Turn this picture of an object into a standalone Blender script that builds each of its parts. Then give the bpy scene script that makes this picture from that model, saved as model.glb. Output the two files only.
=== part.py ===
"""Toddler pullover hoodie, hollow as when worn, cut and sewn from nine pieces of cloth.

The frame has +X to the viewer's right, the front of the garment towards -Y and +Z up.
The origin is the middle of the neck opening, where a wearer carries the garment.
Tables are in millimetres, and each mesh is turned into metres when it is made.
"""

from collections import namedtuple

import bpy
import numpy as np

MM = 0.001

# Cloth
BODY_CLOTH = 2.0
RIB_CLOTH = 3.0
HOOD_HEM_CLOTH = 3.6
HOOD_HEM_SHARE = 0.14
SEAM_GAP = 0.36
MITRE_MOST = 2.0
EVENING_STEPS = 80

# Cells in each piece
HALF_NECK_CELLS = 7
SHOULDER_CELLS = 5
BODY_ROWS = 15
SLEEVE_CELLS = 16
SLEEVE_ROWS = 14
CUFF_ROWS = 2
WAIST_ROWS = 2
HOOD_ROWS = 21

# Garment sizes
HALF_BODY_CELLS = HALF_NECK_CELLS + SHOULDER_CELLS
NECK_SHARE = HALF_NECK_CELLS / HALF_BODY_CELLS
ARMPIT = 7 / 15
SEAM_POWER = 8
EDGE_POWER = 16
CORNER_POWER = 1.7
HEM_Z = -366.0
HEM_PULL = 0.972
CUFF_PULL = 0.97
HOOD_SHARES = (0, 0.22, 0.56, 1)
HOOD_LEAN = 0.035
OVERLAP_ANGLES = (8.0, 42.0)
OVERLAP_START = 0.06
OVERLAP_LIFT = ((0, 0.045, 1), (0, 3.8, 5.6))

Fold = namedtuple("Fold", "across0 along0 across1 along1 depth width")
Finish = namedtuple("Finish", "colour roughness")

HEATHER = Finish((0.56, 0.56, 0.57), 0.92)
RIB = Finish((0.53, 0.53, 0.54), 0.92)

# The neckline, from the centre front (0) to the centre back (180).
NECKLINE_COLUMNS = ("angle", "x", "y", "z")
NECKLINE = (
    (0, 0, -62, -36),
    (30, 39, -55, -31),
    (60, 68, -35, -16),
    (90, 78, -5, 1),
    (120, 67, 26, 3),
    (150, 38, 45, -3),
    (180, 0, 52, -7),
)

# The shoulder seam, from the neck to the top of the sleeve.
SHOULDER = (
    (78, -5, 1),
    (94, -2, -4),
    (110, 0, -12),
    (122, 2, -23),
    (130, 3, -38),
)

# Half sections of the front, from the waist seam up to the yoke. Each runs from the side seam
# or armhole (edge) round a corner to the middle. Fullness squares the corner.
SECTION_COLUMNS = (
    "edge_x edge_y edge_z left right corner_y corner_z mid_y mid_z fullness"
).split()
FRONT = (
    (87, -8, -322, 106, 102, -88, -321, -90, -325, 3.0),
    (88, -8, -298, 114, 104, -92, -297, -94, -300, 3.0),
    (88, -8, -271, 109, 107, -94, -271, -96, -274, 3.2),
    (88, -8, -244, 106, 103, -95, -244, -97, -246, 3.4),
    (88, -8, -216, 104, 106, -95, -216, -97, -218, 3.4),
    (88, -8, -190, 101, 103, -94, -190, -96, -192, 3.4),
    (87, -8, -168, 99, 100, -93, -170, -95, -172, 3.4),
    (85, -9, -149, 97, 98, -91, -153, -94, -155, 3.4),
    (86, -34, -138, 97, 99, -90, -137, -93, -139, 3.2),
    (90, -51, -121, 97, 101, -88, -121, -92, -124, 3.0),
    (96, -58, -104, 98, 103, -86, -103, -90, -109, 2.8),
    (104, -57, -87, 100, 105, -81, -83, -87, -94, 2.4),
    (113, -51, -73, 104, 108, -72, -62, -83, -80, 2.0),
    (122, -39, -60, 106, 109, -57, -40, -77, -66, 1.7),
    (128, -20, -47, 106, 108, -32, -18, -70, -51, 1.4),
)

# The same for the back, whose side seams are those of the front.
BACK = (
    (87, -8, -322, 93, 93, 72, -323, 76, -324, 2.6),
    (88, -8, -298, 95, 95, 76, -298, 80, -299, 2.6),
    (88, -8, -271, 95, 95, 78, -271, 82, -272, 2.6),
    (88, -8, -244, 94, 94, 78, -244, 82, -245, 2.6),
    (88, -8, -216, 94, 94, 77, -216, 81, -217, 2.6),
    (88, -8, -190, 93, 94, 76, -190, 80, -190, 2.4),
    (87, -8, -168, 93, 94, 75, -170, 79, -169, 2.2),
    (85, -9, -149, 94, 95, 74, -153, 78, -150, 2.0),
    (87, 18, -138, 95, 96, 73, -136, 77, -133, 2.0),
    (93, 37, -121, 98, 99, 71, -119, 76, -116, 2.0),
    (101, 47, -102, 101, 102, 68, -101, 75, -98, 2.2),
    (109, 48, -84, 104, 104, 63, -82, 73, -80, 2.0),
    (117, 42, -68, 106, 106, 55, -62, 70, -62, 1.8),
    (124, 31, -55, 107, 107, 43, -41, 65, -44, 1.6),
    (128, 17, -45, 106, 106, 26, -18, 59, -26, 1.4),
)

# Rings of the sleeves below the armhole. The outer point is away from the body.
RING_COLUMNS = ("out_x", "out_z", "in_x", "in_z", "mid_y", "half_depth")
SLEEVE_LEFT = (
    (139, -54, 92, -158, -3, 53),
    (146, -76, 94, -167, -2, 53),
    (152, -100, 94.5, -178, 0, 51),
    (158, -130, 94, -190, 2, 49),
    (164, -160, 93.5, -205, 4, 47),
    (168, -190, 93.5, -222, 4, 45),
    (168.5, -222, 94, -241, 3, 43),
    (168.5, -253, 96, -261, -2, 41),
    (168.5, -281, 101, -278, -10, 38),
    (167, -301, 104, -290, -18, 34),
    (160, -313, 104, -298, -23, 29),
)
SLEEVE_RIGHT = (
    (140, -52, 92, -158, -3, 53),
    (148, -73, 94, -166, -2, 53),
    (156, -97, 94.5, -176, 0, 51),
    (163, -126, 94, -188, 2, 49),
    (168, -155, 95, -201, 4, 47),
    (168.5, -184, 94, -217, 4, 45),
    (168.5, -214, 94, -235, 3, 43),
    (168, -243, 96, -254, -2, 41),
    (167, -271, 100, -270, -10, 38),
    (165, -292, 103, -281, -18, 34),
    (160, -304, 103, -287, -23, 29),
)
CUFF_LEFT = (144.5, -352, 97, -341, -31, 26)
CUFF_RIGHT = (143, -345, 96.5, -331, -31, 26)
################
**Problem details:**
Write the complete data out, exactly as above.

**Result of the task:**
Turn this picture of an object into a standalone Blender script that builds each of its parts. Then give the bpy scene script that makes this picture from that model, saved as model.glb. Output the two files only.
=== part.py ===
"""Toddler pullover hoodie, hollow as when worn, cut and sewn from nine pieces of cloth.

The frame has +X to the viewer's right, the front of the garment towards -Y and +Z up.
The origin is the middle of the neck opening, where a wearer carries the garment.
Tables are in millimetres, and each mesh is turned into metres when it is made.
"""

from collections import namedtuple

import bpy
import numpy as np

MM = 0.001

# Cloth
BODY_CLOTH = 2.0
RIB_CLOTH = 3.0
HOOD_HEM_CLOTH = 3.6
HOOD_HEM_SHARE = 0.14
SEAM_GAP = 0.36
MITRE_MOST = 2.0
EVENING_STEPS = 80

# Cells in each piece
HALF_NECK_CELLS = 7
SHOULDER_CELLS = 5
BODY_ROWS = 15
SLEEVE_CELLS = 16
SLEEVE_ROWS = 14
CUFF_ROWS = 2
WAIST_ROWS = 2
HOOD_ROWS = 21

# Garment sizes
HALF_BODY_CELLS = HALF_NECK_CELLS + SHOULDER_CELLS
NECK_SHARE = HALF_NECK_CELLS / HALF_BODY_CELLS
ARMPIT = 7 / 15
SEAM_POWER = 8
EDGE_POWER = 16
CORNER_POWER = 1.7
HEM_Z = -366.0
HEM_PULL = 0.972
CUFF_PULL = 0.97
HOOD_SHARES = (0, 0.22, 0.56, 1)
HOOD_LEAN = 0.035
OVERLAP_ANGLES = (8.0, 42.0)
OVERLAP_START = 0.06
OVERLAP_LIFT = ((0, 0.045, 1), (0, 3.8, 5.6))

Fold = namedtuple("Fold", "across0 along0 across1 along1 depth width")
Finish = namedtuple("Finish", "colour roughness")

HEATHER = Finish((0.56, 0.56, 0.57), 0.92)
RIB = Finish((0.53, 0.53, 0.54), 0.92)

# The neckline, from the centre front (0) to the centre back (180).
NECKLINE_COLUMNS = ("angle", "x", "y", "z")
NECKLINE = (
    (0, 0, -62, -36),
    (30, 39, -55, -31),
    (60, 68, -35, -16),
    (90, 78, -5, 1),
    (120, 67, 26, 3),
    (150, 38, 45, -3),
    (180, 0, 52, -7),
)

# The shoulder seam, from the neck to the top of the sleeve.
SHOULDER = (
    (78, -5, 1),
    (94, -2, -4),
    (110, 0, -12),
    (122, 2, -23),
    (130, 3, -38),
)

# Half sections of the front, from the waist seam up to the yoke. Each runs from the side seam
# or armhole (edge) round a corner to the middle. Fullness squares the corner.
SECTION_COLUMNS = (
    "edge_x edge_y edge_z left right corner_y corner_z mid_y mid_z fullness"
).split()
FRONT = (
    (87, -8, -322, 106, 102, -88, -321, -90, -325, 3.0),
    (88, -8, -298, 114, 104, -92, -297, -94, -300, 3.0),
    (88, -8, -271, 109, 107, -94, -271, -96, -274, 3.2),
    (88, -8, -244, 106, 103, -95, -244, -97, -246, 3.4),
    (88, -8, -216, 104, 106, -95, -216, -97, -218, 3.4),
    (88, -8, -190, 101, 103, -94, -190, -96, -192, 3.4),
    (87, -8, -168, 99, 100, -93, -170, -95, -172, 3.4),
    (85, -9, -149, 97, 98, -91, -153, -94, -155, 3.4),
    (86, -34, -138, 97, 99, -90, -137, -93, -139, 3.2),
    (90, -51, -121, 97, 101, -88, -121, -92, -124, 3.0),
    (96, -58, -104, 98, 103, -86, -103, -90, -109, 2.8),
    (104, -57, -87, 100, 105, -81, -83, -87, -94, 2.4),
    (113, -51, -73, 104, 108, -72, -62, -83, -80, 2.0),
    (122, -39, -60, 106, 109, -57, -40, -77, -66, 1.7),
    (128, -20, -47, 106, 108, -32, -18, -70, -51, 1.4),
)

# The same for the back, whose side seams are those of the front.
BACK = (
    (87, -8, -322, 93, 93, 72, -323, 76, -324, 2.6),
    (88, -8, -298, 95, 95, 76, -298, 80, -299, 2.6),
    (88, -8, -271, 95, 95, 78, -271, 82, -272, 2.6),
    (88, -8, -244, 94, 94, 78, -244, 82, -245, 2.6),
    (88, -8, -216, 94, 94, 77, -216, 81, -217, 2.6),
    (88, -8, -190, 93, 94, 76, -190, 80, -190, 2.4),
    (87, -8, -168, 93, 94, 75, -170, 79, -169, 2.2),
    (85, -9, -149, 94, 95, 74, -153, 78, -150, 2.0),
    (87, 18, -138, 95, 96, 73, -136, 77, -133, 2.0),
    (93, 37, -121, 98, 99, 71, -119, 76, -116, 2.0),
    (101, 47, -102, 101, 102, 68, -101, 75, -98, 2.2),
    (109, 48, -84, 104, 104, 63, -82, 73, -80, 2.0),
    (117, 42, -68, 106, 106, 55, -62, 70, -62, 1.8),
    (124, 31, -55, 107, 107, 43, -41, 65, -44, 1.6),
    (128, 17, -45, 106, 106, 26, -18, 59, -26, 1.4),
)

# Rings of the sleeves below the armhole. The outer point is away from the body.
RING_COLUMNS = ("out_x", "out_z", "in_x", "in_z", "mid_y", "half_depth")
SLEEVE_LEFT = (
    (139, -54, 92, -158, -3, 53),
    (146, -76, 94, -167, -2, 53),
    (152, -100, 94.5, -178, 0, 51),
    (158, -130, 94, -190, 2, 49),
    (164, -160, 93.5, -205, 4, 47),
    (168, -190, 93.5, -222, 4, 45),
    (168.5, -222, 94, -241, 3, 43),
    (168.5, -253, 96, -261, -2, 41),
    (168.5, -281, 101, -278, -10, 38),
    (167, -301, 104, -290, -18, 34),
    (160, -313, 104, -298, -23, 29),
)
SLEEVE_RIGHT = (
    (140, -52, 92, -158, -3, 53),
    (148, -73, 94, -166, -2, 53),
    (156, -97, 94.5, -176, 0, 51),
    (163, -126, 94, -188, 2, 49),
    (168, -155, 95, -201, 4, 47),
    (168.5, -184, 94, -217, 4, 45),
    (168.5, -214, 94, -235, 3, 43),
    (168, -243, 96, -254, -2, 41),
    (167, -271, 100, -270, -10, 38),
    (165, -292, 103, -281, -18, 34),
    (160, -304, 103, -287, -23, 29),
)
CUFF_LEFT = (144.5, -352, 97, -341, -31, 26)
CUFF_RIGHT = (143, -345, 96.5, -331, -31, 26)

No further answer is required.